----- Material supplied

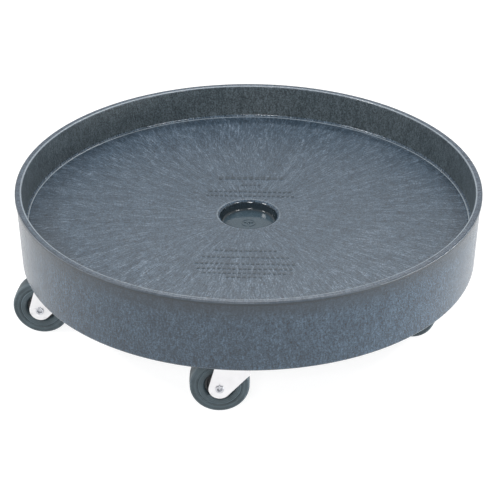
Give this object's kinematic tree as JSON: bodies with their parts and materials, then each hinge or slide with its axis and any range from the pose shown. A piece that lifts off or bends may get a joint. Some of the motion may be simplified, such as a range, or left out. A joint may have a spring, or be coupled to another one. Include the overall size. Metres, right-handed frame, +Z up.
{
  "type": "drum dolly",
  "caption": "Round one-piece dish with a raised rim that a drum stands in, carried by swivel casters under the deck.",
  "frame": {"origin": "on the floor, under the middle of the dish", "axes": "+Z up along the dish's axis, -Y towards the front caster, +X to the right of it"},
  "size_m": [0.6162, 0.616, 0.182],
  "materials": {
    "dish_foam": "structural foam with swirl, satin",
    "zinc": "bright zinc plate",
    "steel": "bright steel",
    "nylon": "plain bearing plastic",
    "core": "hard plastic, satin",
    "tyre": "grey rubber, matt"
  },
  "bodies": {
    "root": {"dish": "dish_foam", "front_top_plate": "zinc", "front_mounting_screws": "zinc", "front_king_pin": "steel", "front_race_washer": "zinc", "right_top_plate": "zinc", "right_mounting_screws": "zinc", "right_king_pin": "steel", "right_race_washer": "zinc", "rear_right_top_plate": "zinc", "rear_right_mounting_screws": "zinc", "rear_right_king_pin": "steel", "rear_right_race_washer": "zinc", "rear_left_top_plate": "zinc", "rear_left_mounting_screws": "zinc", "rear_left_king_pin": "steel", "rear_left_race_washer": "zinc", "left_top_plate": "zinc", "left_mounting_screws": "zinc", "left_king_pin": "steel", "left_race_washer": "zinc"},
    "front_swivel": {"front_fork": "zinc", "front_swivel_balls": "steel", "front_axle_rivet": "zinc", "front_spanner_bushing": "steel"},
    "front_wheel": {"front_wheel_bearing": "nylon", "front_wheel_core": "core", "front_tyre": "tyre"},
    "right_swivel": {"right_fork": "zinc", "right_swivel_balls": "steel", "right_axle_rivet": "zinc", "right_spanner_bushing": "steel"},
    "right_wheel": {"right_wheel_bearing": "nylon", "right_wheel_core": "core", "right_tyre": "tyre"},
    "rear_right_swivel": {"rear_right_fork": "zinc", "rear_right_swivel_balls": "steel", "rear_right_axle_rivet": "zinc", "rear_right_spanner_bushing": "steel"},
    "rear_right_wheel": {"rear_right_wheel_bearing": "nylon", "rear_right_wheel_core": "core", "rear_right_tyre": "tyre"},
    "rear_left_swivel": {"rear_left_fork": "zinc", "rear_left_swivel_balls": "steel", "rear_left_axle_rivet": "zinc", "rear_left_spanner_bushing": "steel"},
    "rear_left_wheel": {"rear_left_wheel_bearing": "nylon", "rear_left_wheel_core": "core", "rear_left_tyre": "tyre"},
    "left_swivel": {"left_fork": "zinc", "left_swivel_balls": "steel", "left_axle_rivet": "zinc", "left_spanner_bushing": "steel"},
    "left_wheel": {"left_wheel_bearing": "nylon", "left_wheel_core": "core", "left_tyre": "tyre"}
  },
  "joints": [
    {"name": "front_swivel_turn", "type": "hinge", "parent": "root", "child": "front_swivel", "pos_m": [0, -0.25474, 0.0868], "axis": [0, 0, 1], "continuous": true},
    {"name": "front_wheel_spin", "type": "hinge", "parent": "front_swivel", "child": "front_wheel", "pos_m": [-0.02746, -0.25618, 0.038], "axis": [-0.0523, 0.9986, 0], "continuous": true},
    {"name": "right_swivel_turn", "type": "hinge", "parent": "root", "child": "right_swivel", "pos_m": [0.24228, -0.07872, 0.0868], "axis": [0, 0, 1], "continuous": true},
    {"name": "right_wheel_spin", "type": "hinge", "parent": "right_swivel", "child": "right_wheel", "pos_m": [0.21612, -0.07022, 0.038], "axis": [0.309, 0.9511, 0], "continuous": true},
    {"name": "rear_right_swivel_turn", "type": "hinge", "parent": "root", "child": "rear_right_swivel", "pos_m": [0.14974, 0.20609, 0.0868], "axis": [0, 0, 1], "continuous": true},
    {"name": "rear_right_wheel_spin", "type": "hinge", "parent": "rear_right_swivel", "child": "rear_right_wheel", "pos_m": [0.12461, 0.19491, 0.038], "axis": [-0.4067, 0.9135, 0], "continuous": true},
    {"name": "rear_left_swivel_turn", "type": "hinge", "parent": "root", "child": "rear_left_swivel", "pos_m": [-0.14974, 0.20609, 0.0868], "axis": [0, 0, 1], "continuous": true},
    {"name": "rear_left_wheel_spin", "type": "hinge", "parent": "rear_left_swivel", "child": "rear_left_wheel", "pos_m": [-0.17642, 0.21274, 0.038], "axis": [0.2419, 0.9703, 0], "continuous": true},
    {"name": "left_swivel_turn", "type": "hinge", "parent": "root", "child": "left_swivel", "pos_m": [-0.24228, -0.07872, 0.0868], "axis": [0, 0, 1], "continuous": true},
    {"name": "left_wheel_spin", "type": "hinge", "parent": "left_swivel", "child": "left_wheel", "pos_m": [-0.26963, -0.07585, 0.038], "axis": [0.1045, 0.9945, 0], "continuous": true}
  ]
}
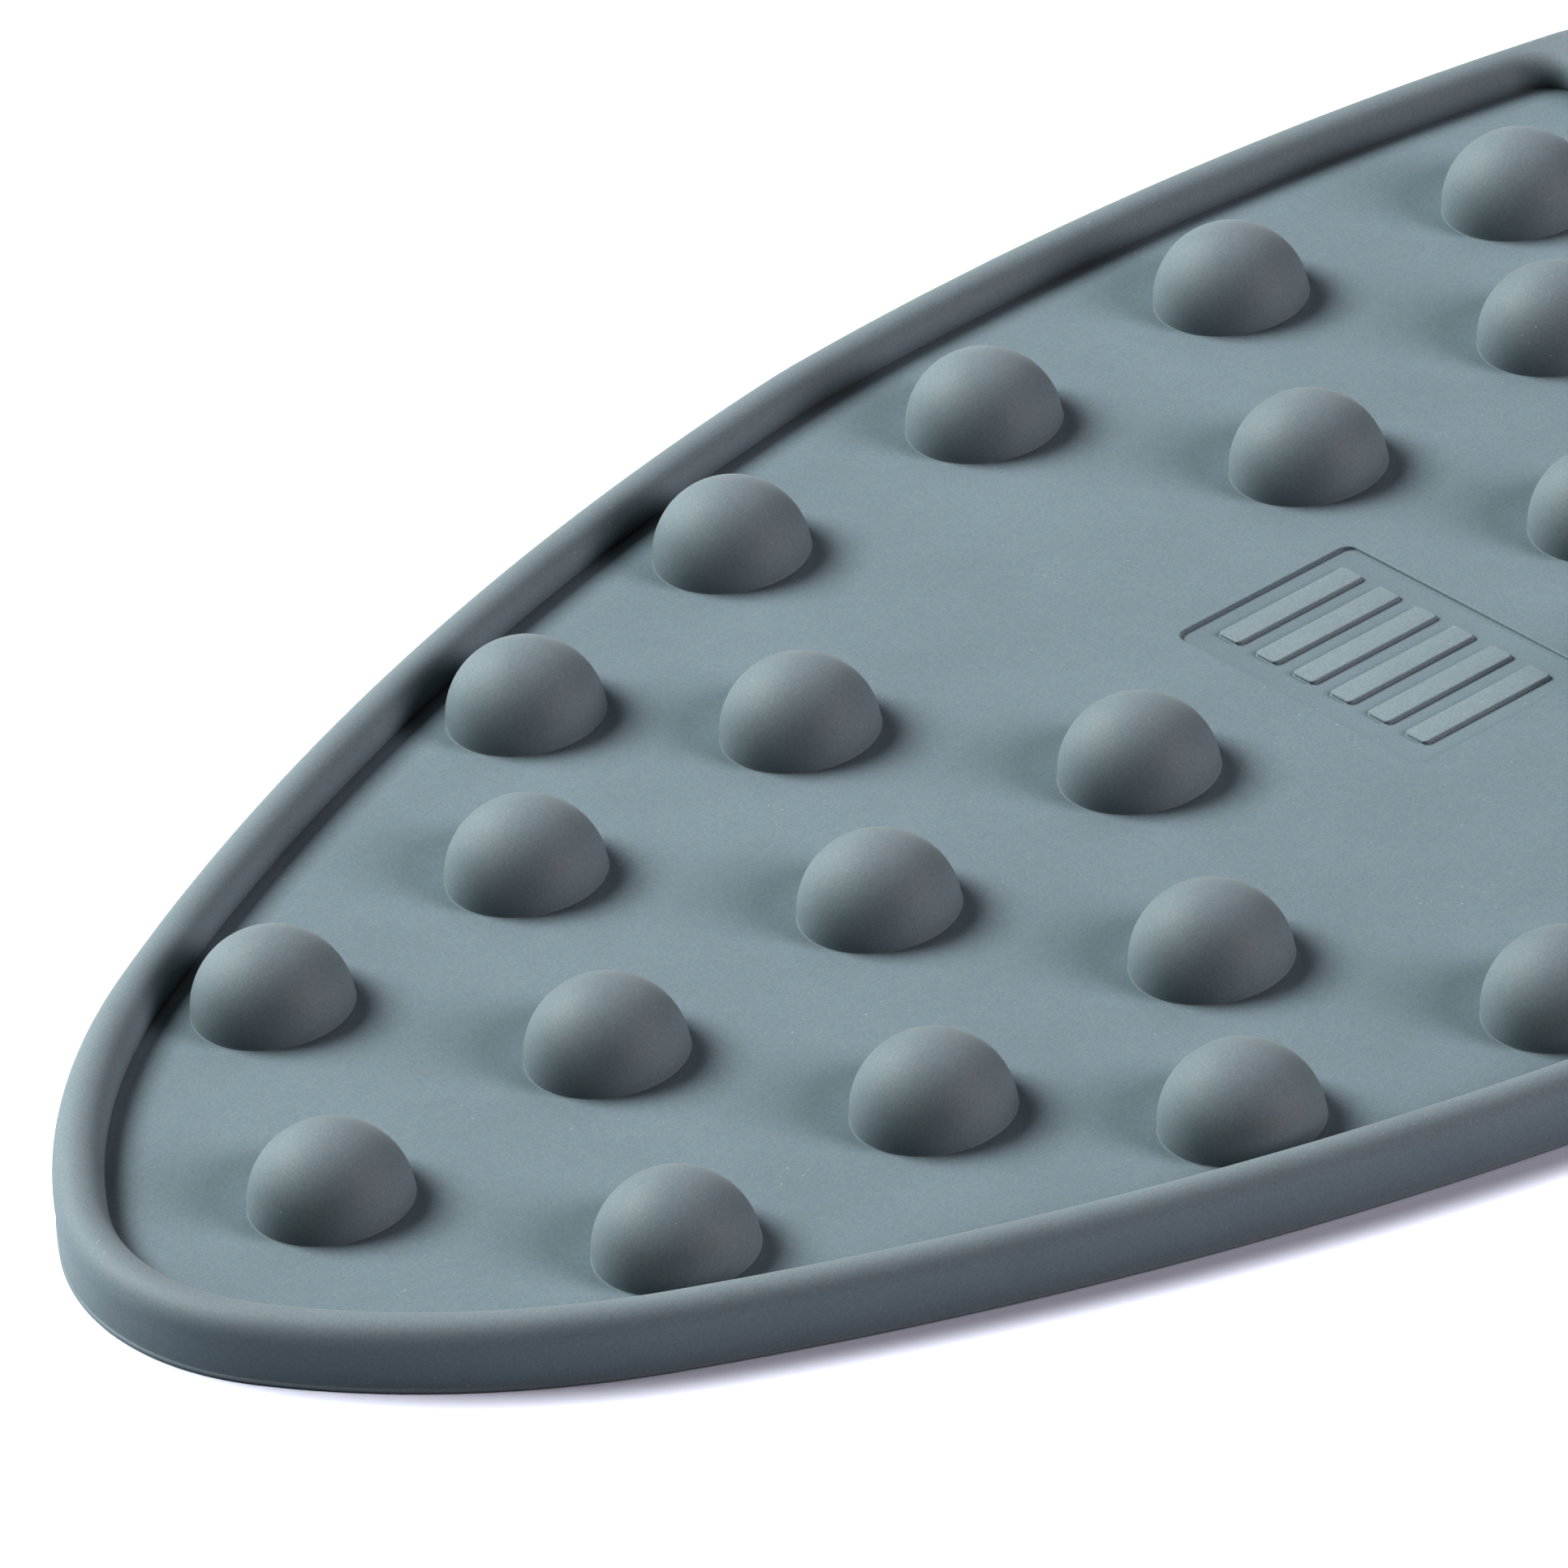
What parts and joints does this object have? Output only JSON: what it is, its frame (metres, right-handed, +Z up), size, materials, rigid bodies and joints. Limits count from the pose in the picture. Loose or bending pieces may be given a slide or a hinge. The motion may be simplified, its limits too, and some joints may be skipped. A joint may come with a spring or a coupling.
{
  "type": "iron rest mat",
  "caption": "Iron-shaped silicone mat with a raised rim and round nubs, which keep a small iron's hot soleplate off the table.",
  "frame": {"origin": "on the table, under the middle of the mat's length and width", "axes": "+X from the rounded tip to the straight back edge, +Z up, +Y to the right for someone who holds the iron with its tip towards -X"},
  "size_m": [0.1554, 0.106, 0.0069],
  "materials": {
    "silicone": "matte moulded silicone, slate blue-grey"
  },
  "bodies": {
    "root": {"base_sheet": "silicone", "rim": "silicone", "nub_middle_1": "silicone", "nub_middle_2": "silicone", "nub_middle_3": "silicone", "nub_middle_4": "silicone", "nub_middle_5": "silicone", "nub_middle_6": "silicone", "nub_inner_left_1": "silicone", "nub_inner_right_1": "silicone", "nub_inner_left_2": "silicone", "nub_inner_right_2": "silicone", "nub_inner_left_3": "silicone", "nub_inner_right_3": "silicone", "nub_inner_left_4": "silicone", "nub_inner_right_4": "silicone", "nub_inner_left_5": "silicone", "nub_inner_right_5": "silicone", "nub_outer_left_1": "silicone", "nub_outer_right_1": "silicone", "nub_outer_left_2": "silicone", "nub_outer_right_2": "silicone", "nub_outer_left_3": "silicone", "nub_outer_right_3": "silicone", "nub_outer_left_4": "silicone", "nub_outer_right_4": "silicone", "nub_outer_left_5": "silicone", "nub_outer_right_5": "silicone", "label_bar_1": "silicone", "label_bar_2": "silicone", "label_bar_3": "silicone", "label_bar_4": "silicone", "label_bar_5": "silicone", "label_bar_6": "silicone"}
  },
  "joints": []
}
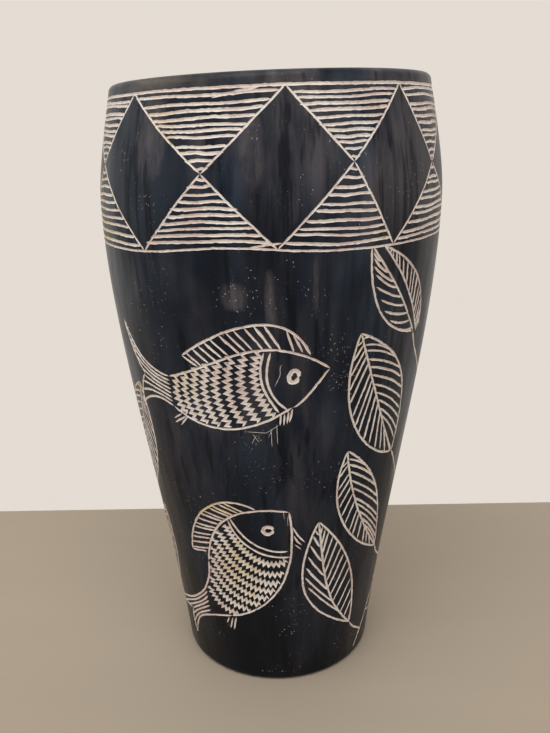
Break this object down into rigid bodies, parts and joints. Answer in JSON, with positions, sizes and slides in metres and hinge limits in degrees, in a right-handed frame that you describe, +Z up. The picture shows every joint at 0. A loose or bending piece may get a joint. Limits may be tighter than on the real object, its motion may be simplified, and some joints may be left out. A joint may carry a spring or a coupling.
{
  "type": "carved soapstone vase",
  "caption": "Tall carved stone vase, narrow at the foot and swelling below the rim, dyed black with incised diamonds, fish and leafy vines.",
  "frame": {"origin": "middle of the vase's foot, on the surface it stands on", "axes": "+Z up through the mouth, -Y towards the side with the fish seen in the picture, +X to that side's right"},
  "size_m": [0.138, 0.138, 0.2514],
  "materials": {
    "dyed_soapstone": "polished satin black dye, rubbed thin in cloudy streaks",
    "raw_soapstone": "matt cream and pink stone, bare where the lines are cut through the dye"
  },
  "bodies": {
    "root": {"vase_body": "dyed_soapstone"}
  },
  "joints": []
}
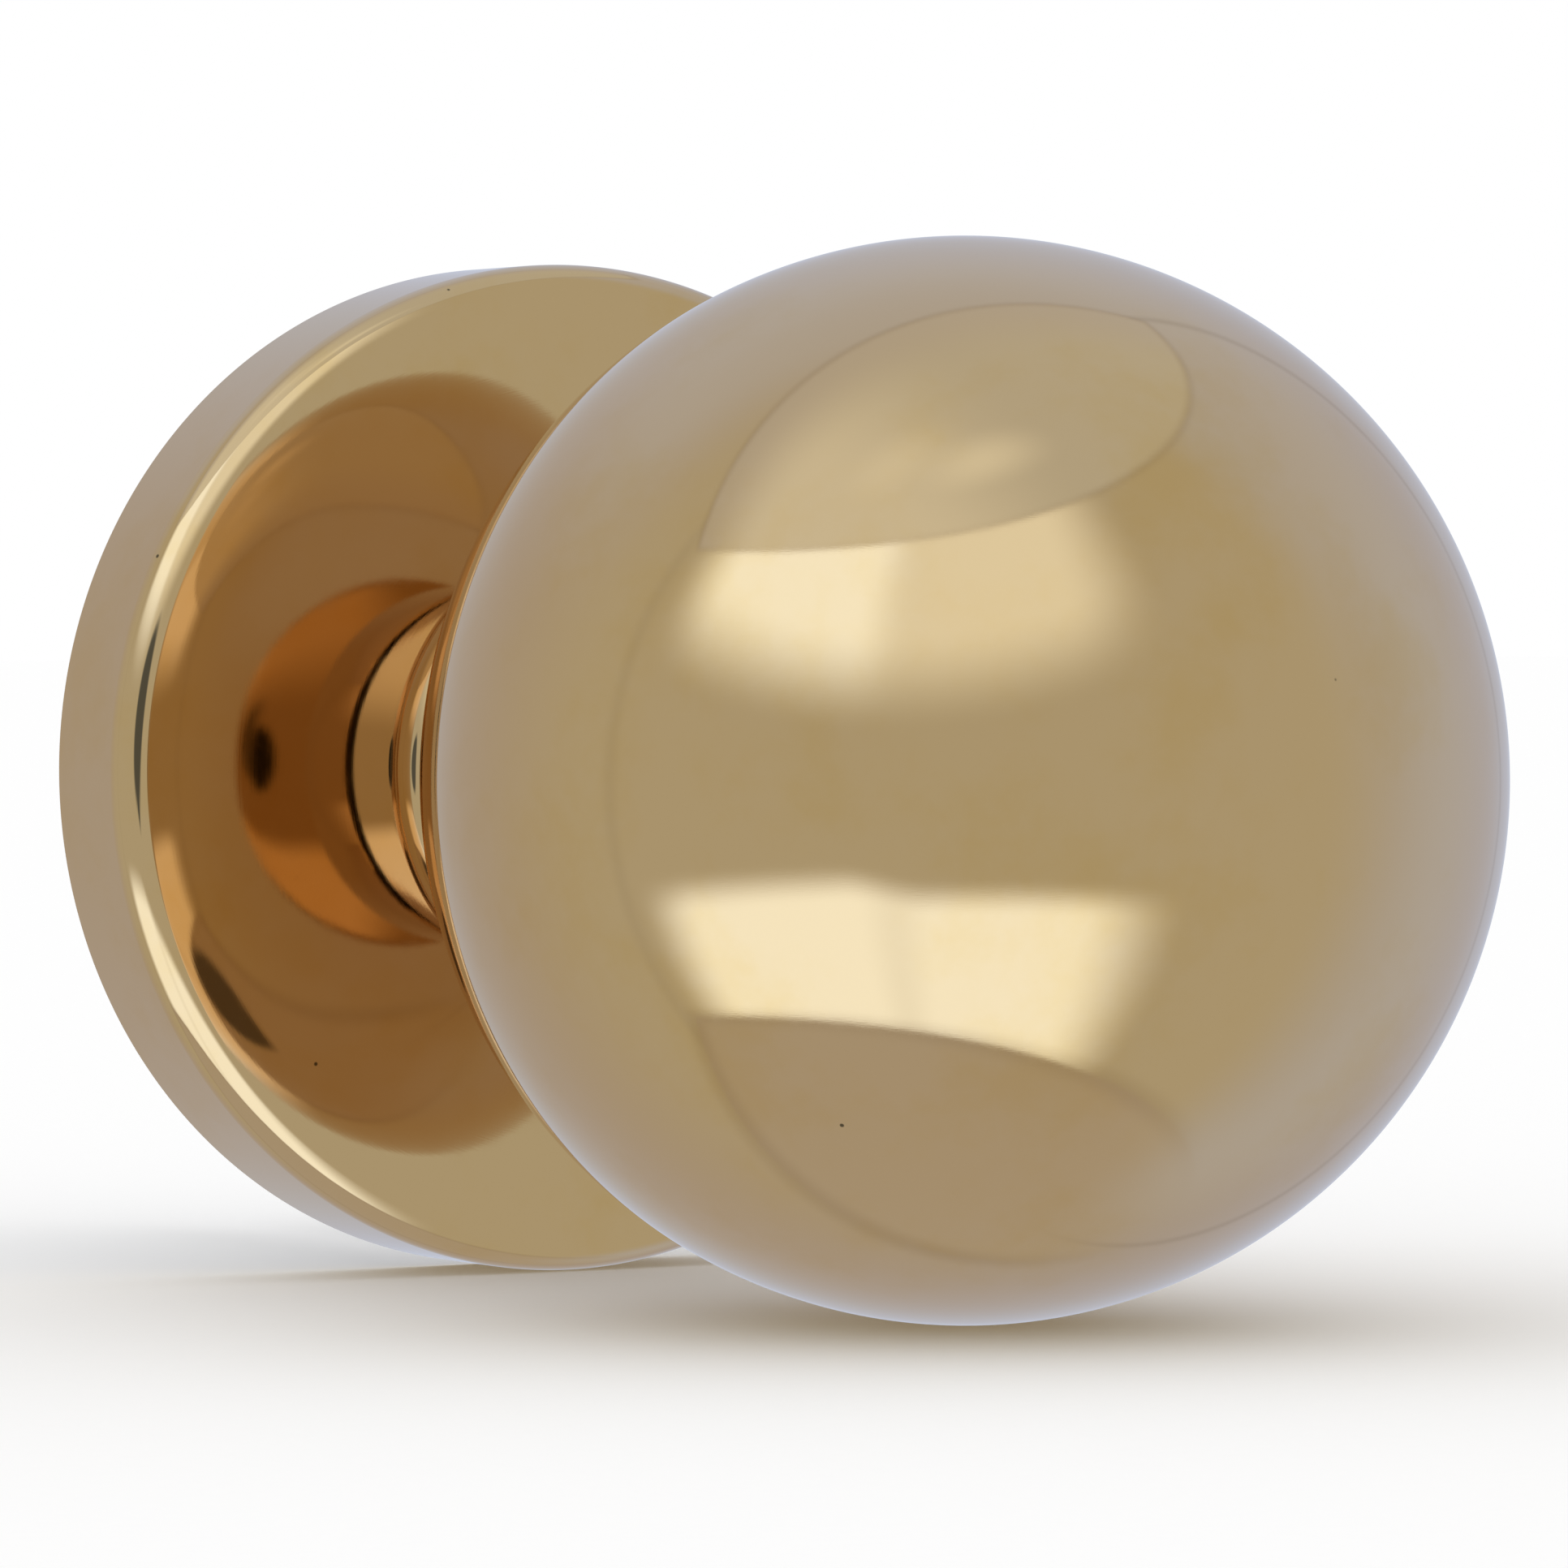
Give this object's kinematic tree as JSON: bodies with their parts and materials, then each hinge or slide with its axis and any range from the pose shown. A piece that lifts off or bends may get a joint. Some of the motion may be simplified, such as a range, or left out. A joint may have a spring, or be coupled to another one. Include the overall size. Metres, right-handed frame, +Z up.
{
  "type": "ball mortice door knob",
  "caption": "Polished brass ball knob turning on a round concealed-fix sprung rose, with a square spindle and through bolts behind it, for a door.",
  "frame": {"origin": "centre of the rose's back face, on the door face and on the knob's turning axis", "axes": "+Z up the door, +Y into the door along the spindle, +X to the right as you face the door; the ball points along -Y"},
  "size_m": [0.06, 0.1209, 0.06],
  "materials": {
    "polished_brass": "mirror polished, clear lacquered",
    "raw_brass": "as turned, unpolished",
    "zinc_casting": "die-cast, satin",
    "bright_zinc_steel": "bright zinc plated",
    "black_steel": "black phosphated spring steel",
    "black_acetal": "moulded, matt",
    "white_acetal": "moulded, matt",
    "black_rubber": "moulded"
  },
  "bodies": {
    "rose": {"rose_cover": "polished_brass", "inner_rose": "zinc_casting", "collar_bush": "white_acetal", "base_bush": "white_acetal", "thrust_washer": "black_acetal", "return_spring": "bright_zinc_steel", "stop_pin_left": "bright_zinc_steel", "stop_pin_right": "bright_zinc_steel", "fixing_bolt_top": "bright_zinc_steel", "fixing_bolt_bottom": "bright_zinc_steel", "bolt_washer_top": "bright_zinc_steel", "bolt_washer_bottom": "bright_zinc_steel", "cover_grub_screw": "black_steel", "cover_o_ring": "black_rubber"},
    "knob": {"ball_shell_front": "polished_brass", "ball_shell_rear": "polished_brass", "seam_ring": "raw_brass", "neck_shank": "polished_brass", "saddle_washer": "raw_brass", "neck_nut": "raw_brass", "spindle": "bright_zinc_steel", "spindle_set_screw": "black_steel", "drive_cam": "bright_zinc_steel", "circlip": "black_steel", "disc_spring": "bright_zinc_steel"}
  },
  "joints": [
    {"name": "knob_turn", "type": "hinge", "parent": "rose", "child": "knob", "pos_m": [0, 0, 0], "axis": [0, -1, 0], "range_deg": [-60, 60], "stiffness_Nm_per_rad": 0.6, "deforming": ["return_spring"]}
  ]
}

----------

* **Task goal**
Pull every line containing "this" from the data.

* **Solution to the problem**
Give this object's kinematic tree as JSON: bodies with their parts and materials, then each hinge or slide with its axis and any range from the pose shown. A piece that lifts off or bends may get a joint. Some of the motion may be simplified, such as a range, or left out. A joint may have a spring, or be coupled to another one. Include the overall size. Metres, right-handed frame, +Z up.
What parts and joints does this object have? Output only JSON: what it is, its frame (metres, right-handed, +Z up), size, materials, rigid bodies and joints. Limits count from the pose in the picture. Loose or bending pieces may be given a slide or a hinge. The motion may be simplified, its limits too, and some joints may be skipped. A joint may come with a spring or a coupling.
Break this object down into rigid bodies, parts and joints. Answer in JSON, with positions, sizes and slides in metres and hinge limits in degrees, in a right-handed frame that you describe, +Z up. The picture shows every joint at 0. A loose or bending piece may get a joint. Limits may be tighter than on the real object, its motion may be simplified, and some joints may be left out. A joint may carry a spring or a coupling.
Give this object's kinematic tree as JSON: bodies with their parts and materials, then each hinge or slide with its axis and any range from the pose shown. A piece that lifts off or bends may get a joint. Some of the motion may be simplified, such as a range, or left out. A joint may have a spring, or be coupled to another one. Include the overall size. Metres, right-handed frame, +Z up.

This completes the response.